-------- Supplied data
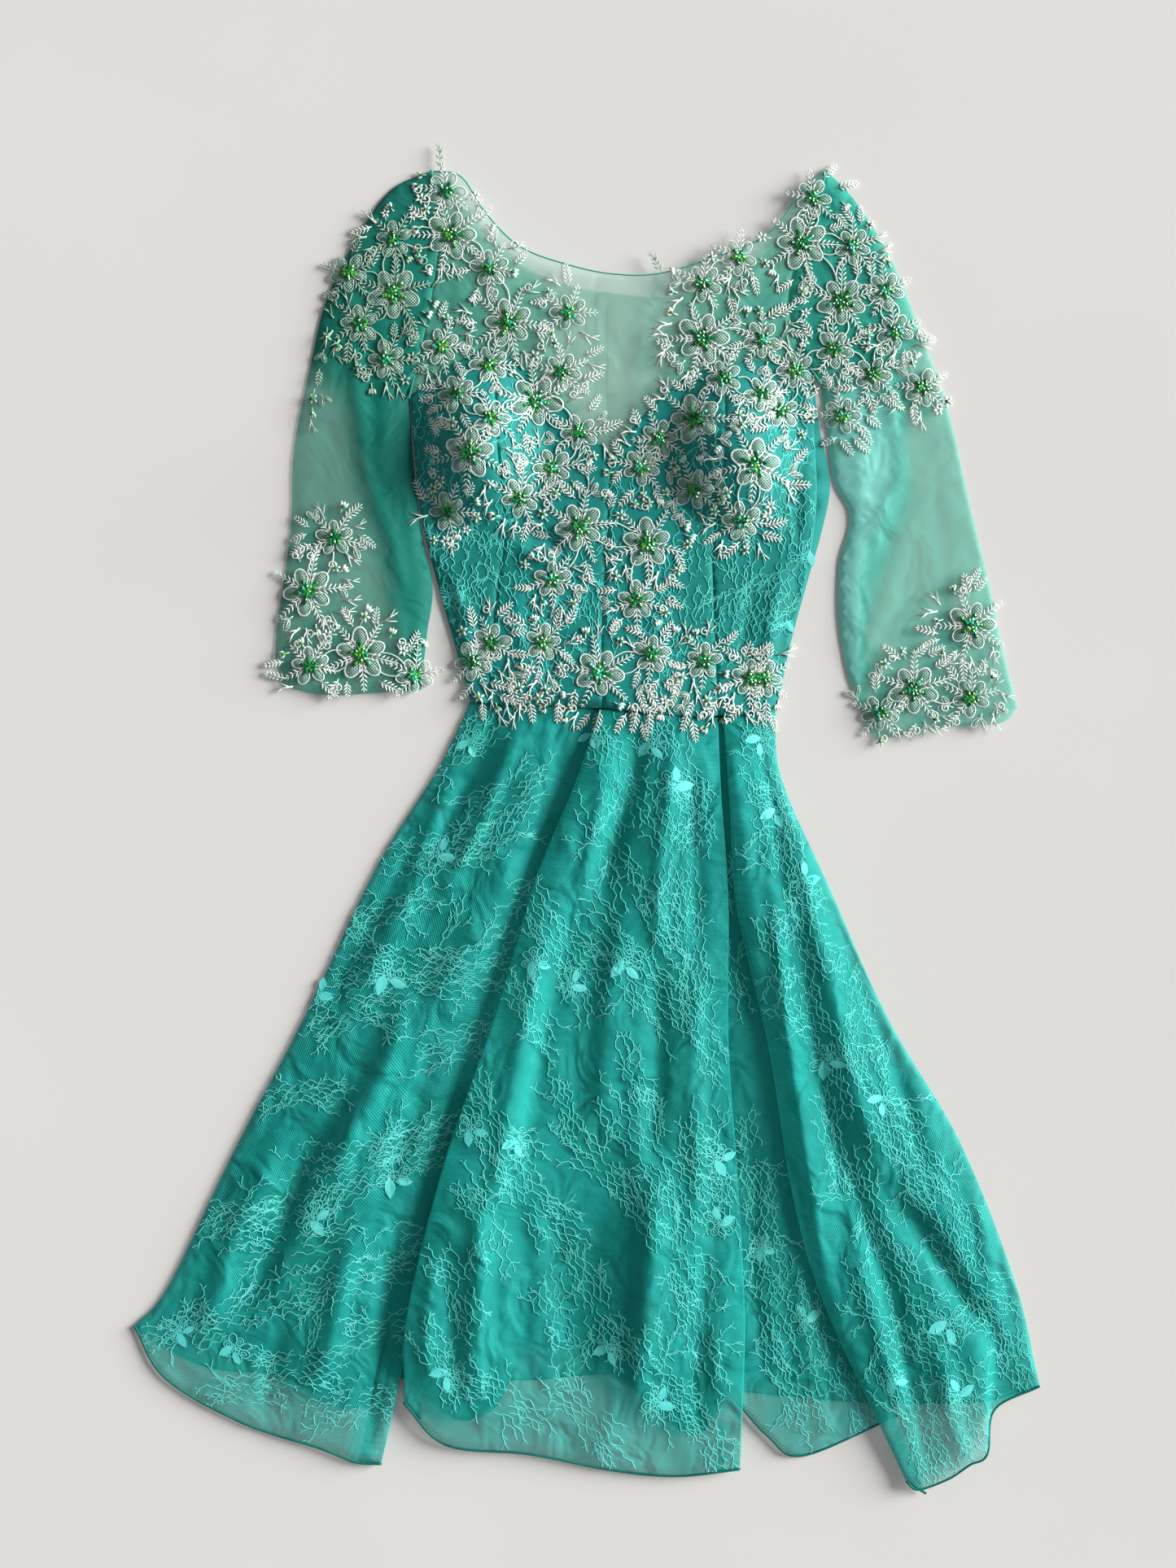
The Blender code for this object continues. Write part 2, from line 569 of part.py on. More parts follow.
def make_bodice():
    waist = smooth(WAIST_SEAM, 2)
    side_left, side_right = smooth(SIDE_LEFT, 2), smooth(SIDE_RIGHT, 2)
    princess_left, princess_right = smooth(PRINCESS_LEFT, 2), smooth(PRINCESS_RIGHT, 2)
    centre = smooth(CENTRE_FRONT, 2)
    heart_left, heart_right = smooth(SWEETHEART_LEFT, 3), smooth(SWEETHEART_RIGHT, 3)
    seams = {
        "side_front_left": (side_left, princess_left, heart_left),
        "front_centre_left": (princess_left, centre, heart_left),
        "front_centre_right": (centre, princess_right, heart_right),
        "side_front_right": (princess_right, side_right, heart_right),
    }
    for name, (left, right, heart) in seams.items():
        top = [p for p in heart if left[0][0] + 3 < p[0] < right[0][0] - 3]
        bottom = [p for p in waist if left[-1][0] + 3 < p[0] < right[-1][0] - 3]
        outline = closed_outline([left[0]] + top + [right[0]], right, [right[-1]] + bottom[::-1] + [left[-1]],
                                 left[::-1])
        body_panel(name, outline, LACE_TEAL, 0.5, 14)

    top = ((-152, 360), (-80, 362), (14, 364), (120, 366), (194, 376))
    halves = {"left": (smooth(SIDE_LEFT, 2), True), "right": (smooth(BACK_SIDE_RIGHT, 2), False)}
    for half, (side, is_left) in halves.items():
        zip_edge = ZIP_X - ZIP_HALF_WIDTH if is_left else ZIP_X + ZIP_HALF_WIDTH
        upper = cut_at(top, zip_edge, is_left)
        lower = cut_at(WAIST_SEAM, zip_edge, is_left)
        neck = cut_at(smooth(BACK_NECK, 2), zip_edge, is_left)
        armhole = smooth(ARMHOLE_LEFT if is_left else ARMHOLE_RIGHT, 3)
        armhole = [(p[0] + (HIDDEN_EDGE if is_left else -HIDDEN_EDGE), p[1]) for p in armhole]
        shoulder = neck[0] if is_left else neck[-1]
        armhole = [p for p in armhole if p[1] < shoulder[1] - 5 and p[1] > side[0][1] + 8]
        if is_left:
            lower[0] = side[-1]
            upper[0] = side[0]
            bodice = closed_outline(upper, [upper[-1], lower[-1]], lower[::-1], side[::-1])
            yoke = closed_outline(neck, [neck[-1], upper[-1]], upper[::-1], [upper[0]] + armhole[::-1] + [neck[0]])
        else:
            lower[-1] = side[-1]
            upper[-1] = side[0]
            bodice = closed_outline(upper, side, lower[::-1], [lower[0], upper[0]])
            yoke = closed_outline(neck, [neck[-1]] + armhole + [upper[-1]], upper[::-1], [upper[0], neck[0]])
        panel("bodice_back_" + half, bodice, level(BACK_TOP), level(0.0), LACE_TEAL, 0.5,
              top_pitch=90, bottom_pitch=90)
        panel("yoke_back_" + half, yoke, level(BACK_TOP), level(0.0), ORGANZA_GREEN, 0.6,
              top_pitch=90, bottom_pitch=90)
    corner_y = between(BACK_NECK, ZIP_X)
    width = ZIP_HALF_WIDTH
    zip_outline = closed_outline([(ZIP_X - width, ZIP_FOOT_Y), (ZIP_X + width, ZIP_FOOT_Y),
                                  (ZIP_X + width, corner_y), (ZIP_X - width, corner_y),
                                  (ZIP_X - width, ZIP_FOOT_Y)])
    panel("back_zip", zip_outline, level(BACK_TOP), level(0.0), LINING_TEAL, 0.5, top_pitch=90, bottom_pitch=90)


def make_yoke():
    neck = smooth(NECK, 2)
    heart = smooth(SWEETHEART_LEFT, 3)[:-1] + smooth(SWEETHEART_RIGHT, 3)
    armhole_left, armhole_right = smooth(ARMHOLE_LEFT, 3), smooth(ARMHOLE_RIGHT, 3)
    inner_left = [p for p in armhole_left if heart[0][1] + 6 < p[1] < neck[0][1] - 3]
    inner_right = [p for p in armhole_right if heart[-1][1] + 6 < p[1] < neck[-1][1] - 3]
    outline = closed_outline(
        neck, [neck[-1]] + inner_right + [heart[-1]], heart[::-1], [heart[0]] + inner_left[::-1] + [neck[0]],
    )
    body_panel("yoke_front", outline, ORGANZA_GREEN, 0.6, 20)


def make_waist_applique():
    """The applique band over the waist seam, with a scalloped edge and raised flowers."""
    left, right = -109.0, 168.0
    count = 44
    top, bottom = [], []
    for step in range(count + 1):
        x = left + (right - left) * step / count
        scallop = abs(math.sin(math.pi * (x - left) / 34.0))
        top.append((x, BAND_TOP_Y + BAND_SCALLOP * scallop))
        bottom.append((x, between(WAIST_SEAM, x) - (94 - BAND_BOTTOM_Y) - BAND_SCALLOP * (1 - scallop) * 0.9))
    outline = closed_outline(top, [top[-1], bottom[-1]], bottom[::-1], [bottom[0], top[0]])
    flowers = flowers_on(outline)

    def under(x, y):
        over_the_pleats = BAND_LIFT * max(0.0, WAIST_Y - y)
        return body_height(x, max(y, WAIST_Y)) + BAND_CLEARANCE + over_the_pleats

    panel(
        "waist_applique", outline,
        top=lambda x, y: under(x, y) + BAND_WALL + relief(flowers, x, y),
        bottom=under, colour=APPLIQUE_WHITE, roughness=0.7, flowers=flowers, top_pitch=22, bottom_pitch=18,
    )


def make_sprig(name, root_x, root_y, length, degrees, leaf):
    """A free sprig of corded applique: a stem with a pair of leaves on each side and one at its tip."""
    ahead = Vector((math.cos(math.radians(degrees)), math.sin(math.radians(degrees))))
    aside = Vector((-ahead.y, ahead.x))
    root = Vector((root_x, root_y))
    stem = 1.4
    side = [root + aside * stem]
    for share in (0.3, 0.62):
        joint = root + ahead * length * share
        side.append(joint + aside * stem)
        side.append(joint + (ahead * 0.7 + aside) * leaf * 0.62)
        side.append(joint + ahead * leaf * 0.42 + aside * stem)
    other = [point - aside * 2 * (point - root).dot(aside) for point in side]
    outline = side + [root + ahead * length] + other[::-1]
    outline = closed_outline(outline + outline[:1])
    bottom = body_height(root_x, root_y) - WALL
    panel(name, outline, level(bottom + SPRIG_THICKNESS), level(bottom), APPLIQUE_WHITE, 0.7)


for old in list(bpy.data.objects):
    bpy.data.objects.remove(old, do_unlink=True)

make_skirt()
make_bodice()
make_yoke()
make_waist_applique()
sleeve("sleeve_left", SLEEVE_LEFT)
sleeve("sleeve_right", SLEEVE_RIGHT)
for sprig_row in SPRIGS:
    make_sprig(*sprig_row)
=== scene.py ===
# Looks of an embroidered party dress with a sheer yoke, three-quarter sleeves and a pleated skirt, laid
# flat on its back. The tables are in millimetres and the meshes in metres. +Z is up and +Y points at
# the neck.
import math
import random

import bpy
from mathutils import Matrix, Vector
from mathutils.bvhtree import BVHTree
from mathutils.geometry import delaunay_2d_cdt


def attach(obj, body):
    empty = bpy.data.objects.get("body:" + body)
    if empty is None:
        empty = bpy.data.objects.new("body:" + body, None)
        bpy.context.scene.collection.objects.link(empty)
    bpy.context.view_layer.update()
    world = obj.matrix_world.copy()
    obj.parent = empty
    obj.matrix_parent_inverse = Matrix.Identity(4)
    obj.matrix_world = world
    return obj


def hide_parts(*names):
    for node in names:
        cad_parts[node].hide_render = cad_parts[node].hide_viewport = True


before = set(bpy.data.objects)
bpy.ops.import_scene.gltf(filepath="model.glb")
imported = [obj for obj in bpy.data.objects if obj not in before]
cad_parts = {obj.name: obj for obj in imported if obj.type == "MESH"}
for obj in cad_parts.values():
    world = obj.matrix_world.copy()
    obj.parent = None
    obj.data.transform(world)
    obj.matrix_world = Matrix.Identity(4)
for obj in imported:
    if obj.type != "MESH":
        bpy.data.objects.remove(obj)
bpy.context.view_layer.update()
bpy.ops.object.select_all(action="DESELECT")

# The camera. The dress was photographed from straight above, with the neck at the top.
CAMERA_HEIGHT = 2.5
VIEW_LENGTH = 1.3489
VIEW_MIDDLE = (0.0007, 0.0287)
camera = bpy.data.objects.new("camera", bpy.data.cameras.new("camera"))
camera.location = (*VIEW_MIDDLE, CAMERA_HEIGHT)
camera.data.lens = camera.data.sensor_width * CAMERA_HEIGHT / VIEW_LENGTH
bpy.context.scene.collection.objects.link(camera)
bpy.context.scene.camera = camera


# The surface under the dress, a plain pale sheet, and the light: soft daylight from the upper right
# over an even pale room.
def node(tree, kind, inputs=None, **settings):
    """Adds a node. inputs gives a value, or another node's output, for a socket's name or number."""
    made = tree.nodes.new(kind)
    for setting, value in settings.items():
        setattr(made, setting, value)
    for socket, value in (inputs or {}).items():
        if isinstance(value, bpy.types.NodeSocket):
            tree.links.new(value, made.inputs[socket])
        else:
            made.inputs[socket].default_value = value
    return made


def new_material(name, colour, roughness):
    """A material and its tree and shader, with a plain colour to start from."""
    material = bpy.data.materials.new(name)
    material.use_nodes = True
    shader = material.node_tree.nodes["Principled BSDF"]
    shader.inputs["Base Color"].default_value = (*colour, 1.0)
    shader.inputs["Roughness"].default_value = roughness
    shader.inputs["Specular IOR Level"].default_value = 0.2
    return material, material.node_tree, shader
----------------
_Written request:_
In the listing above, find the line containing "make_skirt()" and the line containing "bpy.data.objects.remove(obj)", then quote both, plus every line between them, exactly as written.

_Output of the task:_
make_skirt()
make_bodice()
make_yoke()
make_waist_applique()
sleeve("sleeve_left", SLEEVE_LEFT)
sleeve("sleeve_right", SLEEVE_RIGHT)
for sprig_row in SPRIGS:
    make_sprig(*sprig_row)
=== scene.py ===
# Looks of an embroidered party dress with a sheer yoke, three-quarter sleeves and a pleated skirt, laid
# flat on its back. The tables are in millimetres and the meshes in metres. +Z is up and +Y points at
# the neck.
import math
import random

import bpy
from mathutils import Matrix, Vector
from mathutils.bvhtree import BVHTree
from mathutils.geometry import delaunay_2d_cdt


def attach(obj, body):
    empty = bpy.data.objects.get("body:" + body)
    if empty is None:
        empty = bpy.data.objects.new("body:" + body, None)
        bpy.context.scene.collection.objects.link(empty)
    bpy.context.view_layer.update()
    world = obj.matrix_world.copy()
    obj.parent = empty
    obj.matrix_parent_inverse = Matrix.Identity(4)
    obj.matrix_world = world
    return obj


def hide_parts(*names):
    for node in names:
        cad_parts[node].hide_render = cad_parts[node].hide_viewport = True


before = set(bpy.data.objects)
bpy.ops.import_scene.gltf(filepath="model.glb")
imported = [obj for obj in bpy.data.objects if obj not in before]
cad_parts = {obj.name: obj for obj in imported if obj.type == "MESH"}
for obj in cad_parts.values():
    world = obj.matrix_world.copy()
    obj.parent = None
    obj.data.transform(world)
    obj.matrix_world = Matrix.Identity(4)
for obj in imported:
    if obj.type != "MESH":
        bpy.data.objects.remove(obj)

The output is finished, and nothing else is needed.